Just last week, Hickenlooper toured Canada’s Alberta oil sands and praised efforts to make the extraction taking place there less damaging to the environment.

Jones said that new technologies and the expansion of horizontal drilling can protect homeowners and decrease the use of water in oil and gas exploration.

Hickenlooper said that fracking bans effectively take away energy companies’ mineral rights.

“Of all the wells we have in Colorado, about 96 percent utilize fracking,” he said. “So if you ban fracking, you are effectively taking someones mineral rights.”

Hickenlooper also ducked a question about one specific anti-fracking bill, House Bill 1269, which would take the three representatives of the oil and gas industry off the Colorado Oil and Gas Conservation Commission, which is charged with balancing the needs of the industry with environmental protection and public health.

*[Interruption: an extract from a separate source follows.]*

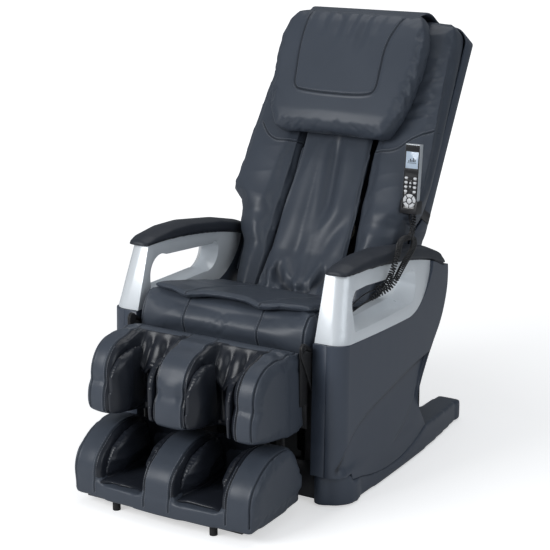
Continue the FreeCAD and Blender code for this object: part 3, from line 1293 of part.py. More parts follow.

Environmentalists and the bill’s sponsor, Rep. Mike Foote, D-Lafayette, contend that the commission’s dual mission to promote and regulate the industry is a problem and argue that the trade group representing oil and gas companies in the state already protects the industry’s interests.

Hickenlooper said only that changing the mission of the COGCC, which has been in statute for decades, “isn’t something you do lightly or without a lot of thought.”

Jones applauded Hickenlooper for being willing to debate the issue publicly, but said those who oppose fracking must continue to make their voices heard.

“People want action on this,” Jones told FOX31 Denver. “They want to make sure that their air is safe, that their water is safe and that their families are safe. That’s not a lot to ask.”